Women’s basketball aims to build on historic campaign

Landon Dierks, Sports Editor

And so it begins — another Summit League title defense for the South Dakota State women’s basketball program.

Coach Aaron Johnston’s squad reached new heights in the 2018-19 campaign, but the players remaining from the first Sweet 16 appearance in program history aren’t satisfied.

“We obviously have some new faces, new roles and a new team from last year, but we still have the same kind of expectations and standards that this program has always set,” said junior Myah Selland. “We really buy into what this program means and why we all want to be here, so the expectations are still there.”

If the 2019-20 roster hopes to replicate or improve upon last season’s unprecedented success, it’ll have to do so without perhaps the most decorated set of seniors to graduate from SDSU.

Macy Miller and Madison Guebert, who have their names etched all over the SDSU and Summit League record books, along with Sydney Palmer, were key pieces on NCAA Tournament teams in 2016, 2018 and 2019.

This year, the leadership and captain roles fall to Selland and senior Tagyn Larson. Both were named to the All-Summit League preseason first team, with junior Tylee Irwin being named to the second team.

Despite the individual preseason accolades and winning the Summit League nine times in 11 years as a Division I institution, the Jackrabbits are not the popular choice to bring the conference title back to Brookings.

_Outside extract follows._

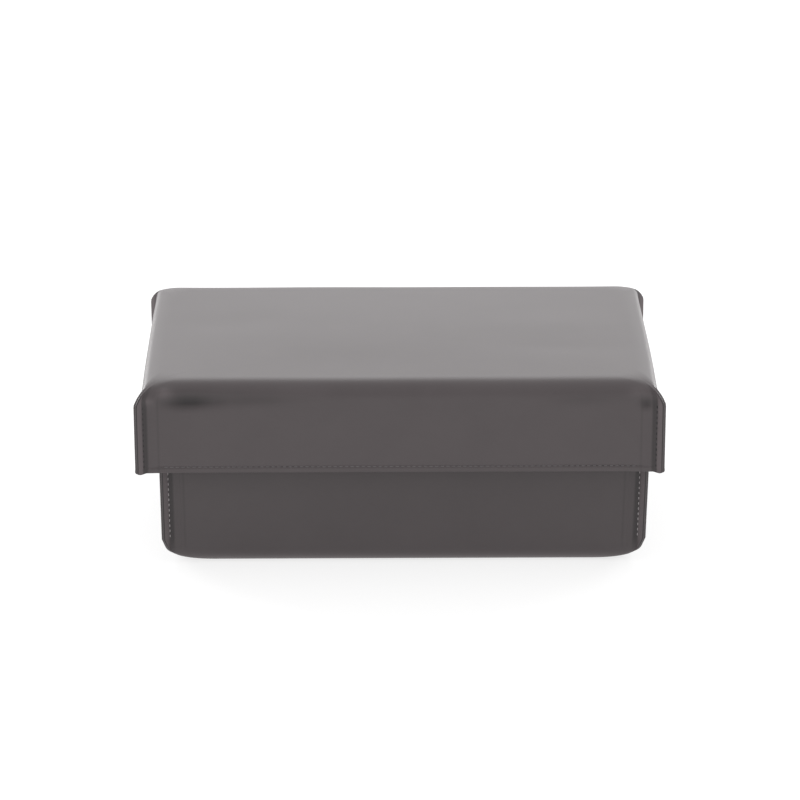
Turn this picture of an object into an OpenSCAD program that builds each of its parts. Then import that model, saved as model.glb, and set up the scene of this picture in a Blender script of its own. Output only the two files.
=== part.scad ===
// A closed box for papers: a deep lift-off lid over a deeper base. Each is a tray formed from one hide,
// whose walls are pinched together at every corner into a stitched fin that stands out along the diagonal.
// The origin is on the floor under the middle of the lid. +X is to the right, +Y to the back, +Z up.

/* [Lid] */
// Width of the lid over the tips of its corner fins
lid_w = 300; // [240:1:380]
// Depth of the lid over the tips of its corner fins
lid_d = 190; // [150:1:260]
// Height of the lid from its hem to its top
lid_h = 53.5; // [42:0.5:70]
// How far the lid's soft shoulder reaches in from the walls
shoulder_in = 15; // [10:0.5:20]
// How far the lid's soft shoulder reaches down the walls
shoulder_down = 13; // [9:0.5:16]
// Corner radius of the lid's flat top, seen from above
top_corner_r = 20; // [12:1:30]
// Height at which the lid's fins start to die into the shoulder, under the top
lid_fin_drop = 13.6; // [10:0.2:16]

/* [Base] */
// Height of the base from the floor to its rim
base_h = 106; // [70:1:140]
// Lean of the base's walls, outward going up, in degrees
base_lean = 0.8; // [0:0.1:1.5]
// How far the base's bottom edge rounds in under the walls
edge_in = 10; // [6:0.5:14]
// How far the base's bottom edge rounds up the walls
edge_up = 11; // [6:0.5:14]
// Corner radius of the base's flat underside, seen from below
foot_corner_r = 24; // [12:1:30]
// Height at which the base's fins start to die into the rounded bottom
base_fin_foot = 16; // [14:0.5:24]

/* [Fit of the lid] */
// Room between the base's fins at its rim and the lining of the lid, on each side
play = 2.9; // [2.5:0.1:5]
// How far the base stands to the right of the lid's middle within that play
slip = 2.3; // [-2.3:0.1:2.3]
// Clearance where the lid's rounded inner corners bed on the heads of the base's fins
bed_gap = 0.5; // [0.2:0.05:0.5]

/* [Layers] */
// Thickness of the outer hide
leather_t = 1.4; // [1.2:0.1:2]
// Thickness of the stiffening boards
board_t = 0.7; // [0.5:0.1:1.2]
// Thickness of the lining
lining_t = 0.4; // [0.3:0.1:0.8]
// Distance from a tray's corner to the ends of its wall boards
board_back = 7; // [4:0.5:12]
// Width of the turned edge along a hem or rim, which the wall boards stay clear of
turned_edge = 5; // [4.5:0.5:8]
// How far the lining stops short of the hem or rim
lining_short = 0.8; // [0.4:0.1:1.5]

/* [Corner fins] */
// How far a fin's tip stands out from the walls beside it
fin_out = 3.4; // [2.8:0.1:6]
// How far the walls flare out towards a fin
flare = 1; // [0:0.1:1.4]
// Length of wall over which that flare grows
flare_run = 30; // [15:1:40]
// Height over which a fin dies into a rounded corner
fin_run = 10; // [8:0.5:12]
// Rounding of a fin's tip at the hem or rim
fin_toe_r = 2; // [1.5:0.1:3]
// Radius of the walls where they turn out into a fin
root_r = 3; // [2.5:0.1:4]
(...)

Rival South Dakota topped the preseason poll while SDSU settled for second, though both teams received votes in the initial AP Top 25 poll. While the players claim they don’t look into the preseason ranking too much — after all, no one has played a game yet — Larson believes it adds a little something extra to play for.

“You can’t just look at it and not get a little motivated by being second, especially with USD up top,” Larson said.

When it comes to making up for the considerable production Miller and Guebert added during their time in yellow and blue, Johnston’s crew has kept it in perspective. Multiple players will have to work in unison to fill the void.

“Obviously Macy and Madi were huge players and very successful here,” Larson said. “I don’t think it’s a matter of replacing them, because that’s very hard to do, but adjusting and trying to figure out what’s going to work for our team this year is huge for us.”

Now entering his 20th season leading the Jacks, there’s little doubt Johnston’s team will compete — after all, he’s never had a team finish with a losing record. However, after being backcourt oriented with Miller and Guebert, the frontcourt will see an increased role this season.

“I think we’ll score differently and need to score differently,” Johnston said. “I think we will, hopefully, still score at the same efficiency and pace, but it won’t be so many quick 3s or point guard penetrations like we got from Macy.”

With depth in the frontcourt, the Jacks will likely have a size advantage over many of the teams they face this season, especially in conference play.

In the exhibition drumming of St. Cloud State, the Jacks started four players 6-foot or taller — the lone exception being 5-foot-10 senior guard Rylie Cascio Jensen.

Taking advantage of that size is something Johnston and his staff will look to do when the opportunity presents itself.

“Our length I’ve noticed in practice,” Johnston said. “We deflect a lot more passes and block a lot more shots right now. We rebound probably a little better than we did last year. We’re just really long and physical, so we have to find ways to use that.”

Just as it has done the past several seasons, SDSU will face a challenging slate of nonconference games.

The Jacks will take on fellow traditional mid-major powers in Florida Gulf Coast, Central Michigan and Green Bay, as well as teams in the AP Top 25 such as No. 1 Oregon, No. 16 Notre Dame and teams receiving votes like Drake, South Florida and Marquette.

Last season, tackling a similar collection of nonconference opponents resulted in the deepest NCAA Tournament run in program history — that’s hardly a coincidence.

“The more you play against those elite teams in the country, the more it feels normal,” Johnston said. “Sometimes when you play that level of competition, you have to get over the psychological or mental part of playing those kinds of teams. So, every time we do that it’s not just for show, we get a lot of experience in what we need to improve on.”

That top-flight experience will be critical in getting the younger players up to speed, especially freshmen Kallie Theisen and Tori Nelson — two new faces Johnston says are ready to come in and contribute right away.

In the interim, the Jacks will rely on five returning playmakers, the same quintet that started the lone exhibition contest — Larson, Selland, Cascio Jensen, Irwin and sophomore Paiton Burckhard.

Now, the team is ready to put all the talk of preseason polls, tough schedules and moving on from losing two of the best players in program history to rest and prove what this roster can do.

“I’m excited,” Selland said. “It’s been a good preseason and I’m looking forward to putting it all together and starting to play some games.”